En Rusia existe un proverbio conocido popularmente como el relato del pez mágico. El cuento lo recoge Bill Browder en su libro Red Notice. Un día un pobre aldeano se encuentra con un pez mágico que habla y está listo para concederle un solo deseo. Lleno de alegría, el aldeano sopesa sus opciones: ¿Debería comprar un castillo? ¿Mil barras de oro? ¿Un barco para navegar por el mundo? Cuando el aldeano está a punto de tomar una decisión, el pez lo interrumpe para decirle que hay un detalle importante: cualquiera que sea el deseo que se conceda, su vecino recibirá el doble de lo deseado. Sin perder el tiempo, el aldeano dice: «En ese caso, saque uno de mis ojos».
El relato tiene una moraleja que no puede ser perdida de vista y que oportunamente apunta Browder: cuando se trata de dinero, una parte de la especie humana tiende a sacrificar su propio éxito con tal de hacerle daño a su vecino.
Esta reflexión es propicia dentro de la Venezuela actual.
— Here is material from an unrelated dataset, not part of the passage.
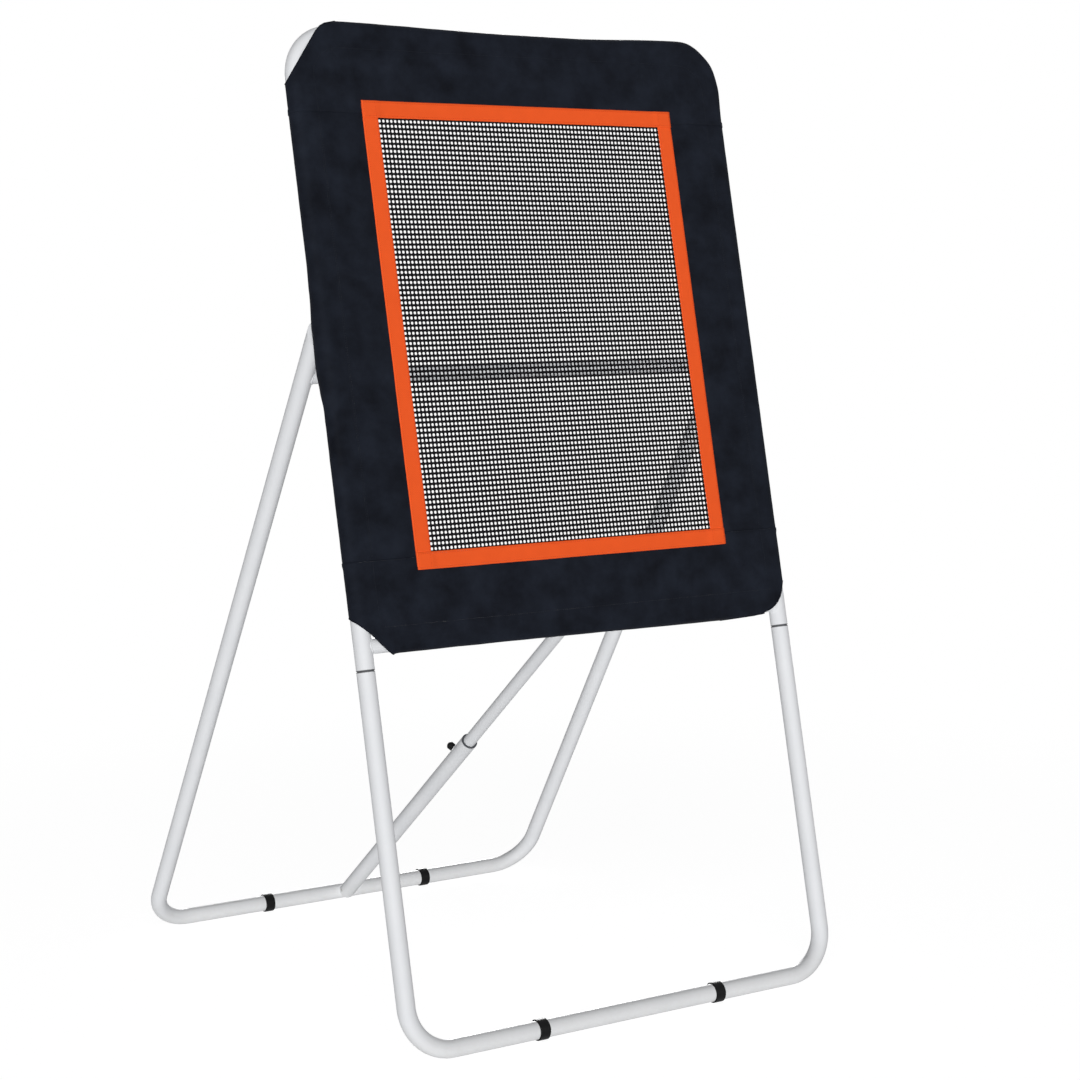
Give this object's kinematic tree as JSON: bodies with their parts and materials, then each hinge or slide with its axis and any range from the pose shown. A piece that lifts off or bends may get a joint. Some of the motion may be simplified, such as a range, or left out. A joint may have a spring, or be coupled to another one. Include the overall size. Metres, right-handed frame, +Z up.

No son pocas las cicatrices que ha dejado el chavismo. Y como toda cicatriz la huella indeleble trae consigo un dolor complejo que no siempre es superado. Una de las cicatrices más dolorosas que tiene nuestra sociedad en estos momentos se dirige hacia nuestra cultura de negocios. Y, concretamente, hacia la posición que no poca parte de la clase política y la ciudadanía tienen hacia la empresa privada y la libertad económica.
A raíz de la divulgación del Plan País el tema del cambio del modelo económico ha cobrado auge de nuevo. Porque si algo está claro, o debiera estar claro, es que una buena parte de la desolación venezolana obedece a su estructura económica. Por supuesto, no es el único factor, pero sí es uno de peso en el naufragio.
De allí que sorprenda y preocupe la marcada aversión de algunos funcionarios y parlamentarios que ahora, en su papel de reformadores, no abracen abiertamente las ideas en pro del mercado, la empresa privada y la libertad económica. Después de dos décadas de chavismo y de cuarenta años de socialdemocracia y democracia cristiana estatista -con diversos grados para ser justos-, es un desacierto creer que un Estado grande e hipertrofiado, que un Estado empresario puede realmente reconducir a Venezuela hacia el sendero del desarrollo.
Hay quienes plantean que el liberalismo de nuevo cuño simplemente pontifica a Friedrich von Hayek y califica de socialista a todo aquello que derive del Estado. El simplismo, por supuesto, es extremo, porque nada se halla más lejos de la verdad. Ciertamente, una de las grandes paradojas y complejidades del pensamiento liberal estriba en su relación de tensión permanente entre la coacción del Estado, su existencia, y el libre albedrío del individuo. Ello es indudable, y si hubiese una solución última a este debate, pues ni siquiera tendría sentido la discusión.
En el caso venezolano, sin embargo, la disyuntiva es mucho más terrenal y vernácula. La hermenéutica de la libertad lejos está de ser el punto focal. Por el contrario, lo que se percibe, lo que se sospecha, lo que se olfatea, es que existe un rechazo no menor hacia la posibilidad de que la balanza del Plan País se incline hacia la promoción del sector privado, porque, al final de cuentas, se desconfía del empresario, del mercado, en suma, del sistema de libertad económica.
Pareciera que se prefiere poner el peso en el lado del Estado tuitivo y parental, protector del ciudadano desposeído frente a una avalancha de barones oligarcas despiadados que básicamente secuestrarían la economía, como la Rusia que describe Browder en su libro. Por supuesto, sin instituciones sólidas y sin Estado de Derecho el sector privado por sí solo estaría sujeto a numerosas carencias y debilidades. Pero para que esas instituciones y el Estado de Derecho puedan existir, el espacio de lo público debe ser vaciado de los vicios de captación de renta -saqueo y expoliación- que terminan por envilecerlo.
A diferencia de los últimos sesenta años, hoy día la opinión pública se ha democratizado más y permeado a través de las tecnologías digitales. Ello ha forzado a que los defensores de la franquicia socialista se vean más vulnerables, por lo que no bastan las solidaridades automáticas partidistas para desmontar las incongruencias y desmanes que en muchos casos se plantean como mitos inalterados y paradigmas intocables que durante décadas destruyeron al país. Para nuestra fortuna no son pocos tampoco los ciudadanos convencidos de que el capitalismo, a pesar de sus defectos, tiene más virtudes que la que una parte de quienes nos gobiernan están dispuestos a reconocer.